(Aim) Go through the listing and copy each line with the string "from".
.....
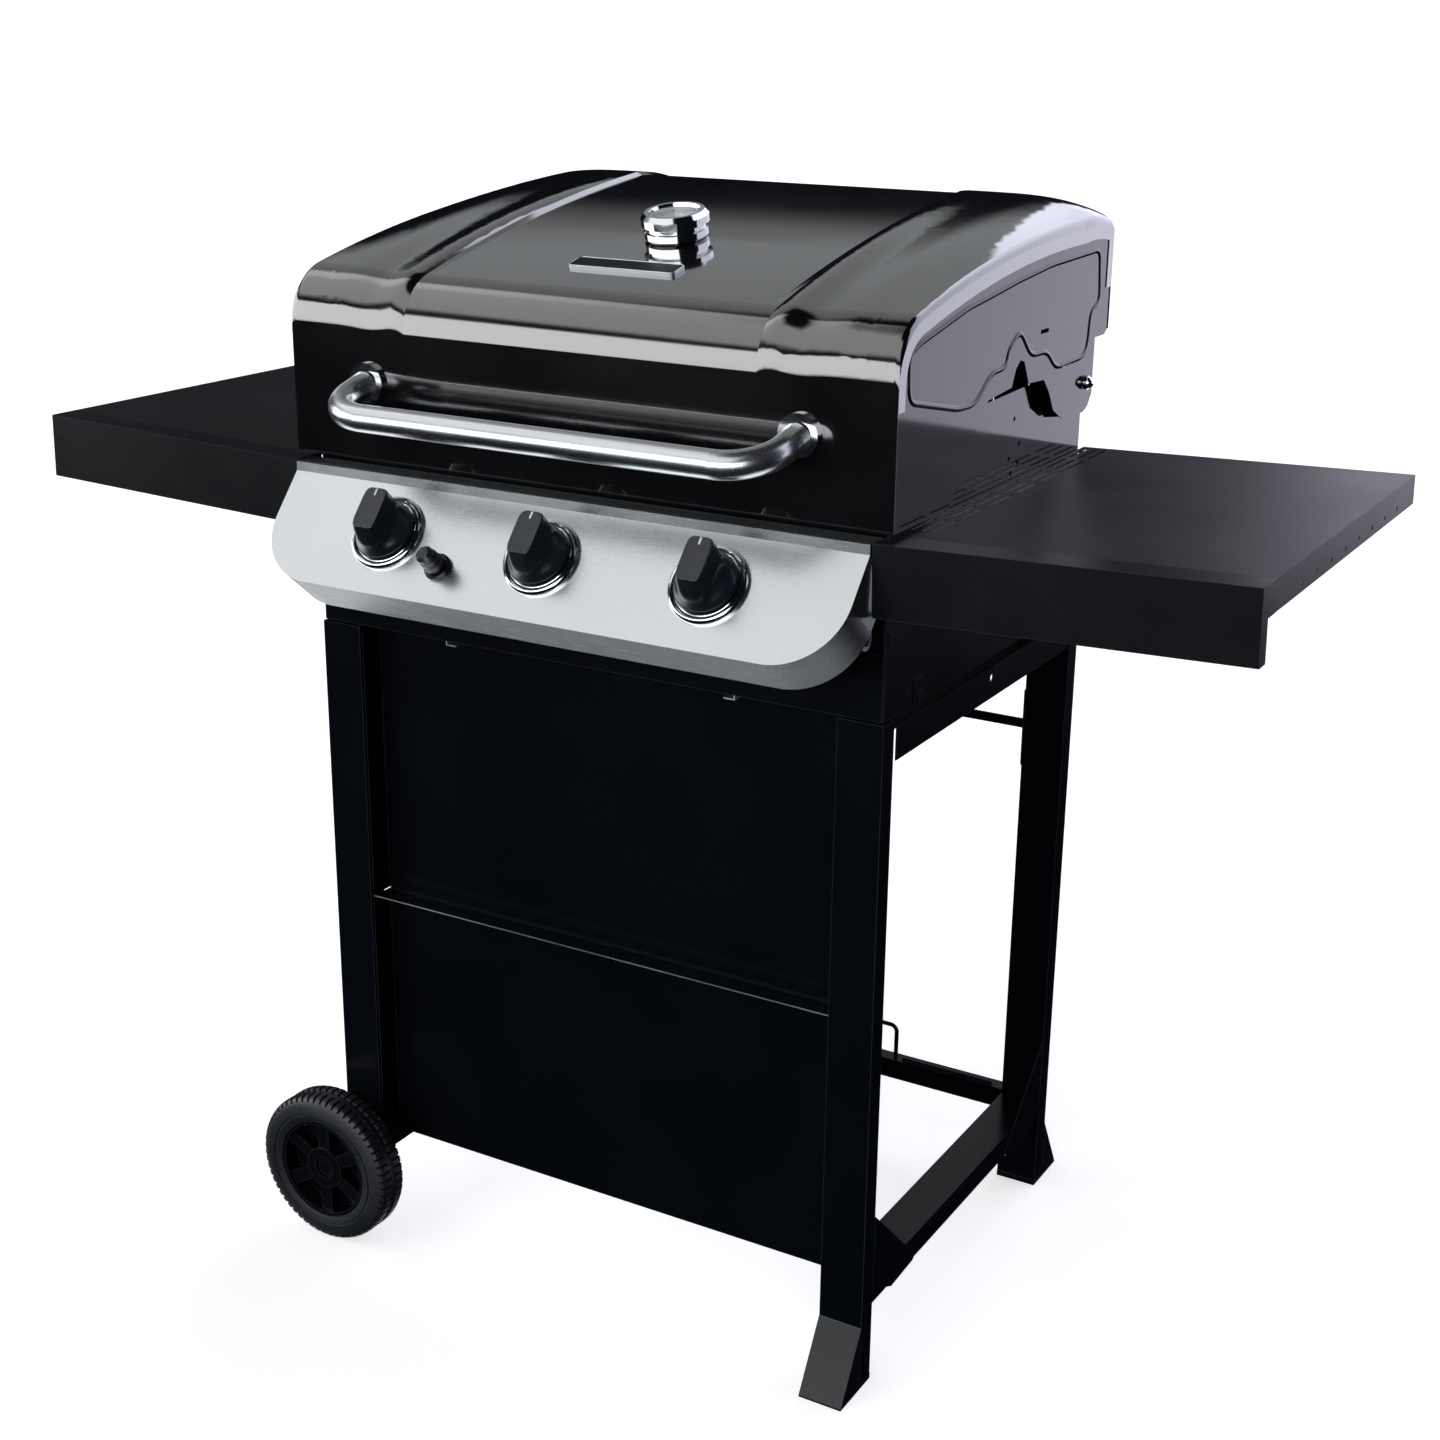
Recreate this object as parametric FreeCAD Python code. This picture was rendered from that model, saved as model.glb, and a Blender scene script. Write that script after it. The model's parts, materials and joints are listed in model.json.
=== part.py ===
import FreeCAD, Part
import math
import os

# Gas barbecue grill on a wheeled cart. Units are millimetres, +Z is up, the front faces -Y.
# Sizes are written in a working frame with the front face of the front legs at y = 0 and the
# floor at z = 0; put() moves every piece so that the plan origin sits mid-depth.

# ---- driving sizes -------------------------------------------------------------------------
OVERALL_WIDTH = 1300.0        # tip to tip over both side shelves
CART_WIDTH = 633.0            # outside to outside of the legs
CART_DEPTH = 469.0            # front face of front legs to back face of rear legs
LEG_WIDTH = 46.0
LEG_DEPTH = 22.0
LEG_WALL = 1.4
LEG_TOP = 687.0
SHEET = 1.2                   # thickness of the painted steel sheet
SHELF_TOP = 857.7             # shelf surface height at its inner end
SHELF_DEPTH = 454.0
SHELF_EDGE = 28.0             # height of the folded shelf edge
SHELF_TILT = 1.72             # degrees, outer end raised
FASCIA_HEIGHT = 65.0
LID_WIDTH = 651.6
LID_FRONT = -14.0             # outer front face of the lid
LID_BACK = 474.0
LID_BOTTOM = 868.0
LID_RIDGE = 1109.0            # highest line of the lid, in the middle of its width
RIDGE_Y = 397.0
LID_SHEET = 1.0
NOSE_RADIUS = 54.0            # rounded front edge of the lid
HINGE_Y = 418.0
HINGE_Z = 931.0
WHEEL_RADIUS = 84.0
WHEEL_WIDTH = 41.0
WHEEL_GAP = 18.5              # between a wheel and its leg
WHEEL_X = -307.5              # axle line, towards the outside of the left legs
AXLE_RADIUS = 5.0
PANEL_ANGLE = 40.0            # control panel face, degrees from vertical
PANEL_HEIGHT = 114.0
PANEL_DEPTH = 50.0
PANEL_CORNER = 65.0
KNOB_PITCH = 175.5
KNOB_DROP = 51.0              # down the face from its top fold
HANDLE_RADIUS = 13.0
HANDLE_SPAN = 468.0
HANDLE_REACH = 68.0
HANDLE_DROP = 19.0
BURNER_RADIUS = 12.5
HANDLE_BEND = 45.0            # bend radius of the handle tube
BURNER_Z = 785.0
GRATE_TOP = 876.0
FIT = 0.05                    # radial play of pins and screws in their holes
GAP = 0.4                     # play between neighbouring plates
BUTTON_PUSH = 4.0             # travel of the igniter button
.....
(Answer to the exercise)
Recreate this object as parametric FreeCAD Python code. This picture was rendered from that model, saved as model.glb, and a Blender scene script. Write that script after it. The model's parts, materials and joints are listed in model.json.
PANEL_ANGLE = 40.0            # control panel face, degrees from vertical
KNOB_DROP = 51.0              # down the face from its top fold